Complexity is an issue with large corporations that have legacy products, but I don’t think that the concept of “complexity” is the fundamental rationale for why they go astray. Corporations, like humans, evolve. When they start they are small, entrepreneurial, and aggressive. As they become older and established protecting the business becomes an ever greater concern. I will agree that established businesses become increasingly “complex”, but that complexity simply adds to internal friction (its a lot harder to build census). While the company may be “complex”, the mindset of the management will tend to be focused on maintaining (protecting) the business model.

It is the mindset of management that determines whether a company will adapt or be led astray.

Hephaestus (profile) says:

Re: Complexity Not the Fundamental Problem

“It is the mindset of management that determines whether a company will adapt or be led astray.”
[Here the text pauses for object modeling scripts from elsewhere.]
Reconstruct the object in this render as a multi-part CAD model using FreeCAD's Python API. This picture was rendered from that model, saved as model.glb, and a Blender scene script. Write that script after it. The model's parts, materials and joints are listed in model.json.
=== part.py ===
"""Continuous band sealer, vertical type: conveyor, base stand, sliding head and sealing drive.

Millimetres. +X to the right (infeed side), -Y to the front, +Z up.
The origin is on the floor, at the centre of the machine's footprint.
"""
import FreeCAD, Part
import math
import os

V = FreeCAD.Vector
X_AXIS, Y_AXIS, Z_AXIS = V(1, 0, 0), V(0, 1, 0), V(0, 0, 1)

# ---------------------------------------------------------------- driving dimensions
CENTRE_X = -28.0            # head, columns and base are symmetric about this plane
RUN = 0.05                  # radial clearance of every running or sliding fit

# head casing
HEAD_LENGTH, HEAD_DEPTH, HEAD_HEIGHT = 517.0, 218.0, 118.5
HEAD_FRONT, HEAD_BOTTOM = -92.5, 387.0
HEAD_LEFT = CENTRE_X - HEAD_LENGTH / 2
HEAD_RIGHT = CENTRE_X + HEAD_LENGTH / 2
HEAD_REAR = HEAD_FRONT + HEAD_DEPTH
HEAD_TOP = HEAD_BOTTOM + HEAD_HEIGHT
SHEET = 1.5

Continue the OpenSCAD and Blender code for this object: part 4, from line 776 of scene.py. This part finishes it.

Its the legacy complexities that allow or dis-allow change. If you look at the auto industry they have pensions, unions contracts, supply contracts, etc. Those are part of the complexities that prevents change. The other part is mindset and bureaucracy which are the same thing in a corporation or government.

Ryan says:

Re: Complexity Not the Fundamental Problem

I suppose that may be true in the sense that the more a legacy business chooses to adapt to a new marketplace, the more the existing infrastructure has to be written off as a sunk cost – and humans are inherently loss-averse. However, that also means that the cost of doing it the new way relative to doing it the old way is much higher for legacy businesses and so may not be as good a deal for them, especially when there is so much government interference that can be bought for bailouts and competitive advantages.
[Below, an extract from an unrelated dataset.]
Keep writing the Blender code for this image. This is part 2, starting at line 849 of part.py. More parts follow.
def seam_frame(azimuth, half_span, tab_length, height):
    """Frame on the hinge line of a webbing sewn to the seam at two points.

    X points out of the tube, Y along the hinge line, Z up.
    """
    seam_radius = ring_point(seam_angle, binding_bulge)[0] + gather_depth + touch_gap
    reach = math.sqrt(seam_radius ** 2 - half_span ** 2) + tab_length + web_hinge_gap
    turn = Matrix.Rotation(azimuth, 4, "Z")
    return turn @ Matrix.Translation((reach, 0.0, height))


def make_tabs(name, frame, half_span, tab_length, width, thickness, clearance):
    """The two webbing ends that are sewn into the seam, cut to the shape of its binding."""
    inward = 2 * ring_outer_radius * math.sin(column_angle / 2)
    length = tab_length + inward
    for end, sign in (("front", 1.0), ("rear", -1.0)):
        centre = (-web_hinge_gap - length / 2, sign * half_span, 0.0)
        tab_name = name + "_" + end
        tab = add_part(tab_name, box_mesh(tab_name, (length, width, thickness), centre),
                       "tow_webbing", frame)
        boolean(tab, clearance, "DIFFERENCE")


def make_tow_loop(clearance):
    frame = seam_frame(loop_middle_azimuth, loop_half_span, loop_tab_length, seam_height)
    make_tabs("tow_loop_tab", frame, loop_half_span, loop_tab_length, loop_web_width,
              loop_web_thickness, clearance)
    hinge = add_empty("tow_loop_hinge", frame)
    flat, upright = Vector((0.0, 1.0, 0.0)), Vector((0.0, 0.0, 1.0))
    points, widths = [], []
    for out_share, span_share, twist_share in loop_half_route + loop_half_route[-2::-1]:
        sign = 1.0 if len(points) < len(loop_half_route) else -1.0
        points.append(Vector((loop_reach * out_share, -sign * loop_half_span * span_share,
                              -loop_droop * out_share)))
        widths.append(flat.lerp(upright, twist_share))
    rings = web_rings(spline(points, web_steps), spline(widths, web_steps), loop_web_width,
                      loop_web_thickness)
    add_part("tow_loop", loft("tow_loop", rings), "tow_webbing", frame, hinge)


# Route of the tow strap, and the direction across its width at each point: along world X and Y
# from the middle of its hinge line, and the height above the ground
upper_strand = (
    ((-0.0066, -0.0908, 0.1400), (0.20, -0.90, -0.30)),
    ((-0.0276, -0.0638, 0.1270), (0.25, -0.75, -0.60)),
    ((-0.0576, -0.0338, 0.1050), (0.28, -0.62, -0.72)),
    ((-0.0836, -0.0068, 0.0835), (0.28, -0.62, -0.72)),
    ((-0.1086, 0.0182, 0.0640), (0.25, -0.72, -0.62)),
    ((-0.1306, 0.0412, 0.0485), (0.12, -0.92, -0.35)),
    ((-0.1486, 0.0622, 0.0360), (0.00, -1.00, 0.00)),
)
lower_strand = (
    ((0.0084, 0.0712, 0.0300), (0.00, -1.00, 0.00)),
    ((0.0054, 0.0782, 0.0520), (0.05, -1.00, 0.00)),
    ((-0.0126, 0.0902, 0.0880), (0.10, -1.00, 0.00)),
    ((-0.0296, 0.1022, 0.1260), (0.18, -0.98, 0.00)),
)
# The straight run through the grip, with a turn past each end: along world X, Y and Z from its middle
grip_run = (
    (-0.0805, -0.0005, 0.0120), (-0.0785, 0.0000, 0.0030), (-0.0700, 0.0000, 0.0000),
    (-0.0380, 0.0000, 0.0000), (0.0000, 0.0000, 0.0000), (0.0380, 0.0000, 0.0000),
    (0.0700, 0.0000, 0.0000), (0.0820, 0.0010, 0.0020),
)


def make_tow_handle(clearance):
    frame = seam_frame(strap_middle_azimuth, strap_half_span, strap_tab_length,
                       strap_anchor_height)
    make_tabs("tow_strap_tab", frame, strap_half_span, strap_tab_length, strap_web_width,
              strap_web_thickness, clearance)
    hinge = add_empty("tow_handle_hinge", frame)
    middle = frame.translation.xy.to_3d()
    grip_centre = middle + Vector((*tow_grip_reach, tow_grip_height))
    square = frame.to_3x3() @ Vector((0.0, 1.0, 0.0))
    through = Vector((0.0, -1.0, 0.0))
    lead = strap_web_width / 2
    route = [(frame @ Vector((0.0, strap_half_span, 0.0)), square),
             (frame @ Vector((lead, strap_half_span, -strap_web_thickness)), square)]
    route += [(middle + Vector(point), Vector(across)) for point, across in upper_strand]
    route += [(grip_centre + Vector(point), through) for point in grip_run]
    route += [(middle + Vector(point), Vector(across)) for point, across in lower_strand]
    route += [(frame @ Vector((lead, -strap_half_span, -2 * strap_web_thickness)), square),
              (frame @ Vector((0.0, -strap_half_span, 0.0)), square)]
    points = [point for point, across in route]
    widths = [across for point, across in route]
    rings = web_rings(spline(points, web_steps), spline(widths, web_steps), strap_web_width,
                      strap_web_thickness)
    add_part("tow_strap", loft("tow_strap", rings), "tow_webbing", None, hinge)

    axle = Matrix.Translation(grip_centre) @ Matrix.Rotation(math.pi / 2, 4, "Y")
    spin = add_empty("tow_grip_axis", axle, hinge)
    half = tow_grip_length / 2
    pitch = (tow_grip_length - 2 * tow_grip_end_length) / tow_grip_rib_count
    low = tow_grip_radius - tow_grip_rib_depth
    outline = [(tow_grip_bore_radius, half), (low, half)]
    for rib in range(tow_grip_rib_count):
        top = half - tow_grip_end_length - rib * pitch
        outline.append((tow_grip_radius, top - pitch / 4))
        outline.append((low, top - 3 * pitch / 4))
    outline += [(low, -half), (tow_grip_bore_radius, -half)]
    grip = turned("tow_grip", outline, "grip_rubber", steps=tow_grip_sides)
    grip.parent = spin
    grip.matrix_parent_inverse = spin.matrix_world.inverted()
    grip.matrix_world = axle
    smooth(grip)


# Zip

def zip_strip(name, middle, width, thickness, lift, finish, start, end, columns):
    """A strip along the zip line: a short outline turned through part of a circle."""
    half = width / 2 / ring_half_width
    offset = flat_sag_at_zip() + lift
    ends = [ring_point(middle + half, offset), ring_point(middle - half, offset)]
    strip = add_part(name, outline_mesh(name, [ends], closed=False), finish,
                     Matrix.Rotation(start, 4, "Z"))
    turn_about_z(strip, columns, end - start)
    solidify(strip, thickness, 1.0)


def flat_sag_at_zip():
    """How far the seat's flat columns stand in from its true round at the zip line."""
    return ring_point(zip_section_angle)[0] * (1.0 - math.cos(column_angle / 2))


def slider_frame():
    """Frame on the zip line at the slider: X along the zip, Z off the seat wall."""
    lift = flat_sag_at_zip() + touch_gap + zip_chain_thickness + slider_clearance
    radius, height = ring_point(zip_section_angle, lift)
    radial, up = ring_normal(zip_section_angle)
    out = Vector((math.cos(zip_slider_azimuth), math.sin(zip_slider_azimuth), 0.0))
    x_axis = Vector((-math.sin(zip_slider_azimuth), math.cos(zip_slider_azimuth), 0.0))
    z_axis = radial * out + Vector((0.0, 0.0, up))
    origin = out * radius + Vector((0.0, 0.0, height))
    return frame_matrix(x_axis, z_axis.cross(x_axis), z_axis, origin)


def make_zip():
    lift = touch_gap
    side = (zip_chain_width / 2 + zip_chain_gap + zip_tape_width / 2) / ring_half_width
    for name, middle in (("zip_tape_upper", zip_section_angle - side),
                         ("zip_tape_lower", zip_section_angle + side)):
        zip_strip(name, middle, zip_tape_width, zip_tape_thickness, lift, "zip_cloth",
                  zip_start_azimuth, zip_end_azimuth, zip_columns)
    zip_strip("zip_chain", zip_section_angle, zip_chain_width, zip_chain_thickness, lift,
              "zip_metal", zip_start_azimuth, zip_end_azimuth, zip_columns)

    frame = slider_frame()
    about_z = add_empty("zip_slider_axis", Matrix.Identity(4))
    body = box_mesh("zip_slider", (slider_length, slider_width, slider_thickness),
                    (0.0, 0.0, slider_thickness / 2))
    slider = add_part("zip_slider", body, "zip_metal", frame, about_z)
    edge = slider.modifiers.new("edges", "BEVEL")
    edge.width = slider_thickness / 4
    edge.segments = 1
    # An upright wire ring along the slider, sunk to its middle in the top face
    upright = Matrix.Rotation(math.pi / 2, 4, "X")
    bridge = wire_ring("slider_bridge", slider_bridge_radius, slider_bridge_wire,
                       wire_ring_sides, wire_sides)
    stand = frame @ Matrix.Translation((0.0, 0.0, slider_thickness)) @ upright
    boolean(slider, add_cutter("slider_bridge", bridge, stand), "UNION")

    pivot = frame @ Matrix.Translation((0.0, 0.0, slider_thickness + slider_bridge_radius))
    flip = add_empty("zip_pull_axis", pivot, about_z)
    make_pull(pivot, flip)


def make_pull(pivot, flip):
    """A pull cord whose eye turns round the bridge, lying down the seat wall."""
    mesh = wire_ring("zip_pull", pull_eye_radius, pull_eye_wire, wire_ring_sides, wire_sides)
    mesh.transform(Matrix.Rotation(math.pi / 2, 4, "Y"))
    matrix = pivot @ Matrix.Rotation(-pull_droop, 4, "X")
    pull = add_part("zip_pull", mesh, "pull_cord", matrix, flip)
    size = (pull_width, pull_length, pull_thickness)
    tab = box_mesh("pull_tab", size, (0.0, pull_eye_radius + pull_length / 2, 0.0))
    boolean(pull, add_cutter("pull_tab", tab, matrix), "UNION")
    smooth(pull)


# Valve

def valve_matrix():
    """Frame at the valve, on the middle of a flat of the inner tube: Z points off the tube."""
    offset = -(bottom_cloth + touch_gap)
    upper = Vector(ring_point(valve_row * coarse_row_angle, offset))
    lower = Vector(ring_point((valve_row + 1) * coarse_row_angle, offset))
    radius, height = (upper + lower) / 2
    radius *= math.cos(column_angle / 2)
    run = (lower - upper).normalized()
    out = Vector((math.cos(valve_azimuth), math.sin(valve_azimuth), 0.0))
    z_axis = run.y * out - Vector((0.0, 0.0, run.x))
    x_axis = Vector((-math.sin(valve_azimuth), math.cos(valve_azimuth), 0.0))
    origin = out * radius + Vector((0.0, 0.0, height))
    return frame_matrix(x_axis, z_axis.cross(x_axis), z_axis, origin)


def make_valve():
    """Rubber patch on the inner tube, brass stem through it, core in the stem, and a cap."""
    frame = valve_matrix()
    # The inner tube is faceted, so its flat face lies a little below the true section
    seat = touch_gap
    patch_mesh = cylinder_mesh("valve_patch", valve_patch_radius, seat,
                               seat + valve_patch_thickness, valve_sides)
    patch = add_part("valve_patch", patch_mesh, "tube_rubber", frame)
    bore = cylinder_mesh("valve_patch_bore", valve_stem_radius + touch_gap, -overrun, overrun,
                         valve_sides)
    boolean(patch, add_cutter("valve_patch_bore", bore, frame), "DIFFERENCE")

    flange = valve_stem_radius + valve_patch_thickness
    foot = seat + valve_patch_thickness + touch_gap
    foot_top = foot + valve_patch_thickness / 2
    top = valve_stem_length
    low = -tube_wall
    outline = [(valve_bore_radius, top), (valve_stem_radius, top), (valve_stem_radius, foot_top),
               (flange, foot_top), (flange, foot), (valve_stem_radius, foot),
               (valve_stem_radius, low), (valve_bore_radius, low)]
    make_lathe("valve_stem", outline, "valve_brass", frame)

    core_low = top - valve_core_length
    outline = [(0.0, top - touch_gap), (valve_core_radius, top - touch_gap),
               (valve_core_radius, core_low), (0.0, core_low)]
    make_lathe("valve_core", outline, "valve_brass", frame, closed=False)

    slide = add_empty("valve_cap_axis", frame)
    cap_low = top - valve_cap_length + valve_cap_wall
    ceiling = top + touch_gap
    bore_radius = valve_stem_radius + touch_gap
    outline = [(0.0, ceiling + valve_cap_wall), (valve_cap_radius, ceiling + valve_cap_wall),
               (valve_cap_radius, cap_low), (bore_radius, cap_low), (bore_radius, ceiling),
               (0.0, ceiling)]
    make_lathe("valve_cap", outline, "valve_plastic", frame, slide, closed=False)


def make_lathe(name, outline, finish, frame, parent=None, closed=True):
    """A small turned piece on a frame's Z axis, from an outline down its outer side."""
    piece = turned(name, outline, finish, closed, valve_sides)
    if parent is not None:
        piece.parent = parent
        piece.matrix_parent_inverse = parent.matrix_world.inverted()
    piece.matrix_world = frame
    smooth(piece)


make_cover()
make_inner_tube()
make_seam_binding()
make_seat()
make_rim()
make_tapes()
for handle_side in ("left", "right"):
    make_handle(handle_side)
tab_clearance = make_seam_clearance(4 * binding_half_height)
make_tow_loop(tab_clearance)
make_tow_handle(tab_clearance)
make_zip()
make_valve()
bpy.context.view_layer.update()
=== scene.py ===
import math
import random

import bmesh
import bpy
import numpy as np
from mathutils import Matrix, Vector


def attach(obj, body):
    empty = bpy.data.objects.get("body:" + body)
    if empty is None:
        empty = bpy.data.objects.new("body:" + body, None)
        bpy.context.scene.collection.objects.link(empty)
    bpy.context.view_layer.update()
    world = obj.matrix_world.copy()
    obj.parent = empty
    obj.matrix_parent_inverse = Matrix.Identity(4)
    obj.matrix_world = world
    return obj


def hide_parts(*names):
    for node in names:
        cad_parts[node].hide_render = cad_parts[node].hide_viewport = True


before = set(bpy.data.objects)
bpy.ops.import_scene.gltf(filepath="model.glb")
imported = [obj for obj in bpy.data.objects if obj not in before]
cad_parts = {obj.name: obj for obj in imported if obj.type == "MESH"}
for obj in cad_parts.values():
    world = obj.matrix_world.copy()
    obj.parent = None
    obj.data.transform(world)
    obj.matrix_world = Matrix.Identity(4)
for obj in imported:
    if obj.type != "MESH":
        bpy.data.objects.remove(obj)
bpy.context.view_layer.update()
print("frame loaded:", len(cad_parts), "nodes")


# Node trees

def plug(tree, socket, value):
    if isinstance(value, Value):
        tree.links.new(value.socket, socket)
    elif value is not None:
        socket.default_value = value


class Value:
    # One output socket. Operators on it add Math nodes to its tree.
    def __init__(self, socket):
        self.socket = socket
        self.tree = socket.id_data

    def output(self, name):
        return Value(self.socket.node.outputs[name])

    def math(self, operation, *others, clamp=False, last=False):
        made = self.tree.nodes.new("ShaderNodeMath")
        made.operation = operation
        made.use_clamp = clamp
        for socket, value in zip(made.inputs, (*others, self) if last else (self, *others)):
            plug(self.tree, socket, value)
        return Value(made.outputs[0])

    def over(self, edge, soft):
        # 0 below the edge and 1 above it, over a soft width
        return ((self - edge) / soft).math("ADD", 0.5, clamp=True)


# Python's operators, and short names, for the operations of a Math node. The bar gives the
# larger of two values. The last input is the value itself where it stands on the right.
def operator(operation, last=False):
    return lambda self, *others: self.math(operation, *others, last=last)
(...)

Additionally, a lot of these businesses are impeded by contractual obligations, as the post alluded to above with the Writers Guild. This is why unions are usually anathema to effective businesses.

Matthew Cruse (profile) says:

Re: Re: Complexity Not the Fundamental Problem

I think you hit the nail on the head “the cost of doing it the new way relative to doing it the old way is much higher for legacy businesses “. And that is the real killer forn legacy business. When your young and small, 6-8 people in a dorm room or garage working on the next big thing, and you hit a snag or a dead end whether it is with a design, a product, or a business method, you chuck all the previous work and go on to something else. I.e. innovat, adapt change rapidly. When you are GM ot Toyota or HP or MS and you have thousands of employees and millions of dollars invested in a product line, and it hits a snag, it is unworkable (in the sense of cost and bottom line) to throw it all away and start over. Instead you do your best to protect what you have, because to do almost anything else is suicide. As was styated in the post, most major companies are cvompletely unable to adapt and change fast enough to be “good enough” fast enough. There are 8 or 10 or 20 layers between concept and decision. If you are start up and have a staff of 10, problems are recognized and decisions are made early. If you are legacy and staff of thousands, problems are recognized on Monday and decisions are made next December.
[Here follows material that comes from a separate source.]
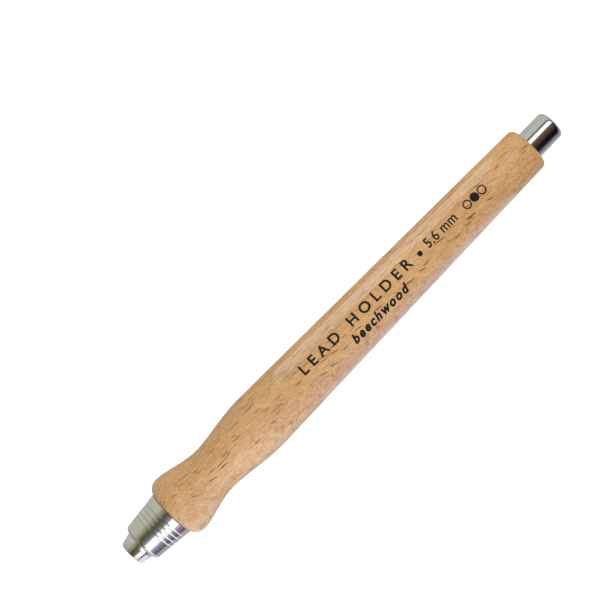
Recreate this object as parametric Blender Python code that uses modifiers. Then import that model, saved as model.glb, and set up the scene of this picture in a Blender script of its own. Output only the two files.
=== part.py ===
# Clutch lead holder for 5.6 mm leads, turned in beech, lying on its side.
#
# Metres, +Z up. The holder's axis runs along +X, from the jaws to the button, at the
# height of the bell, so that the bell touches z = 0. The origin is under the middle of
# the length. A station is a distance along the axis from the jaws' tips, and every
# radius is worked outwards from the lead: bore, jaws, tube, coupler, spring, barrel.

import math

import bpy
import bmesh
from mathutils import Matrix

# ---- what the holder is made for -----------------------------------------------------
LEAD_RADIUS = 0.0028
LEAD_LENGTH = 0.120
LEAD_RECESS = 0.0008  # the lead's front end behind the jaws' tips
PUSH_TRAVEL = 0.0045

# ---- lengths along the axis; these four add up to the overall length -----------------
JAW_OVERHANG = 0.00345  # jaws in front of the ferrule
FERRULE_LENGTH = 0.0109
BARREL_LENGTH = 0.1277
BUTTON_OVERHANG = 0.0083  # button behind the barrel

# ---- barrel outline ------------------------------------------------------------------
BELL_RADIUS = 0.00865
BELL_SETBACK = 0.0031  # from the barrel's front face
WAIST_RADIUS = 0.00652
WAIST_SETBACK = 0.0155
BELLY_RADIUS = 0.0080
BELLY_SETBACK = 0.0316
TAIL_RADIUS = 0.00614
TAIL_ROUND = 0.0016
SWELL_SKEW = 0.87  # under 1, each swell turns sooner at its front end
FACE_LAND = 0.0003  # flat ring of wood around the insert's flange
REAR_SHOULDER = 0.0036  # wood left behind the rear bush

# ---- ferrule -------------------------------------------------------------------------
FERRULE_REAR_RADIUS = 0.00655
FERRULE_LIP = 0.0011  # metal around the mouth
FERRULE_ROUND = 0.0013
MOUTH_CHAMFER = 0.00015
GROOVE_COUNT = 4
GROOVE_PITCH = 0.0013
GROOVE_WIDTH = 0.00085
GROOVE_DEPTH = 0.00013
GROOVE_SETBACK = 0.00475  # first groove's middle behind the ferrule's front
SPIGOT_WALL = 0.0005
SPIGOT_LENGTH = 0.0134  # behind the ferrule's rear face

# ---- collet --------------------------------------------------------------------------
JAW_COUNT = 3
JAW_SLOT = 0.0004
SLOT_ANGLE = math.radians(37)  # first slot, from straight up towards -Y
JAW_TIP_WALL = 0.00057
JAW_HEAD_WALL = 0.00132
JAW_HEAD_LAND = 0.0003  # full-width band of the head behind the ferrule's front
TIP_ROUND = 0.0002
GRIP_LENGTH = 0.0080
GRIP_CHAMFER = 0.00025
SEAT_ANGLE = math.radians(6)
SEAT_LENGTH = 0.0035
LEG_ROOT = 0.0224  # station where the legs flex
LEG_WALL = 0.00035
ROOT_GAP = 0.0003  # between the legs and the collet's base
BASE_SHOULDER = 0.0014
BASE_SHANK = 0.0028

# ---- tube, coupler, spring, button ---------------------------------------------------
TUBE_WALL = 0.0003
COUPLER_WALL = 0.0004
COUPLER_GRIP = 0.0063  # length of tube inside the coupler
WIRE_RADIUS = 0.0003
SPRING_LENGTH = 0.0235
SPRING_COILS = 11
WASHER_THICKNESS = 0.0006
COLLAR_LENGTH = 0.0025
INSERT_WALL = 0.0005
INSERT_LENGTH = 0.0115
FLANGE_WIDTH = 0.00055
FLANGE_THICKNESS = 0.0006
BUSH_LENGTH = 0.0173
BUSH_LIP_THICKNESS = 0.0012
BUTTON_WALL = 0.00054
BUTTON_END_WALL = 0.0014
BUTTON_ROUND = 0.00135

# ---- clearances ----------------------------------------------------------------------
GRIP_GAP = 0.00003  # lead in the closed jaws
LEG_GAP = 0.00015  # lead in the legs
TUBE_GAP = 0.0002  # lead in the tube
PRESS_GAP = 0.00005  # pieces pressed, screwed or running on each other
BUTTON_BORE_GAP = 0.00006  # button on the tube
SEAT_GAP = 0.00008  # jaws in the ferrule's cone
SPRING_GAP = 0.0002  # spring around the coupler
BORE_GAP = 0.00015  # spring in the barrel
RELIEF_GAP = 0.00025  # coupler in the ferrule
HOLE_GAP = 0.00015  # button in the barrel's rear hole
LIP_GAP = 0.00012  # tube in the bush's lip
BUTT_GAP = 0.0001  # between faces that meet
STOP_GAP = 0.00015  # left between button and bush when pushed home

# ---- how round things are made -------------------------------------------------------
FACETS = 36
FACET_ANGLE = 2 * math.pi / FACETS
MERGE_DISTANCE = 0.00001
SPRING_POINTS_PER_COIL = 14

# ---- stations ------------------------------------------------------------------------
OVERALL_LENGTH = JAW_OVERHANG + FERRULE_LENGTH + BARREL_LENGTH + BUTTON_OVERHANG
FERRULE_FRONT = JAW_OVERHANG
BARREL_FRONT = JAW_OVERHANG + FERRULE_LENGTH
BARREL_REAR = BARREL_FRONT + BARREL_LENGTH
SPIGOT_REAR = BARREL_FRONT + SPIGOT_LENGTH
SEAT_FRONT = JAW_OVERHANG + JAW_HEAD_LAND
SEAT_REAR = SEAT_FRONT + SEAT_LENGTH
BASE_FRONT = LEG_ROOT + ROOT_GAP
SHANK_FRONT = BASE_FRONT + BASE_SHOULDER
SHANK_REAR = SHANK_FRONT + BASE_SHANK
TUBE_FRONT = SHANK_REAR + BUTT_GAP
COUPLER_FRONT = SHANK_FRONT + BUTT_GAP
COUPLER_REAR = TUBE_FRONT + COUPLER_GRIP
WASHER_FRONT = SPIGOT_REAR + BUTT_GAP
WASHER_REAR = WASHER_FRONT + WASHER_THICKNESS
SPRING_FRONT = WASHER_REAR + BUTT_GAP
SPRING_REAR = SPRING_FRONT + SPRING_LENGTH
COLLAR_FRONT = SPRING_REAR + BUTT_GAP
SHOULDER_FRONT = BARREL_REAR - REAR_SHOULDER
BUSH_REAR = SHOULDER_FRONT - BUTT_GAP
BUSH_FRONT = BUSH_REAR - BUSH_LENGTH
BUSH_LIP_REAR = BUSH_FRONT + BUSH_LIP_THICKNESS
BUTTON_FRONT = BUSH_LIP_REAR + PUSH_TRAVEL + STOP_GAP
BUTTON_CAVITY_REAR = OVERALL_LENGTH - BUTTON_END_WALL
TUBE_REAR = BUTTON_CAVITY_REAR - BUTT_GAP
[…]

Hephaestus (profile) says:

Re: Re: Re: Complexity Not the Fundamental Problem

“When you are GM ot Toyota or HP or MS and you have thousands of employees and millions of dollars invested in a product line, and it hits a snag, it is unworkable (in the sense of cost and bottom line) to throw it all away and start over.”

Actually if you are GM, MS, or any other large cap you have the financing available to create a subsidiary to do what the legacy company can not. Be lean be fast and get things done. Executives tend to not do this because it is outside the box thinking. What is done instead is study groups are created and kept in check with the vision, or lack of, that mirrors the main corporation.

Last year a friend showed me a factory design in MS robotics studio to automate the manufacture cars. Very impressive even though it was only a half done design. CNC tube benders, reconfigurable automated jigs for welding frames, robotic welders, reconfigurable sheet metal presses, all designed work with out human intervention in the simplest way possible. It gave me engineering wet dreams for over a week. I asked one simple question, “Can you also build a factory to build these car factories?”. My friend looked at me and said “What a stupid idea. Why would you want to do that?” Then I saw the light go on and he said “Holy Shit!”.

The point is one that I have made before, technology is getting cheaper and the capabilities are getting greater. This will close the gap between large corporations and small work groups in a very quick and very disruptive way over the next 20-30 years. The entrenced monopolies and corporate bureaucracies with their inability to adapt will begin failing as these technologies come of age. That is after they run to the government and seek protection in the way of laws and trade agreements …

JMHO

David

Modplan (profile) says:

Re: Complexity Not the Fundamental Problem

The Innovator’s Dilemma actually specifically states that it’s the nature of business for companies to effectively become immovable objects in the face of change and disruptive innovations.

Even if managers and the like spot the change, everything is naturally set up in a way to actively work against making that change from within the existing structure.

Companies only evolve so far as it allows them to do what they currently provide but better (sustaining innovation). As soon as something appears to break that with something that is good enough (disruptive innovation), the incentives work to ignore or flee.

Hephaestus (profile) says:

My favorite line form that article ....

““Web users will have to pay for what they watch and use, or else we will have to stop making content in the costly and complex way we have grown accustomed to making it. And we don’t know how to do that.””

With so many people having their hands in the till, there is no way for the studios to adapt in time the contracts they have in place will take to long to renegotiate if its at all possible. Bad for them, good for the rest of us.

John Fenderson (profile) says:

“Charlie bit my finger” is a great example.

To most people who possess a funny bone, it’s a fantastic video in the sense that it makes you laugh at least as hard as professionally produced (read: expensive) comedy. That makes it high quality in all the ways that actually matter to viewers. There’s no way the old guard can compete with that — the best they can do turns out like “America’s Funniest Videos,” which too often take genuinely funny content and reduce its quality by adding unneeded production values such as sound effects, stupid introductions and comments from a stupid host, live audiences, etc.

CBMF shows how to do it right — just the funny, without the padding.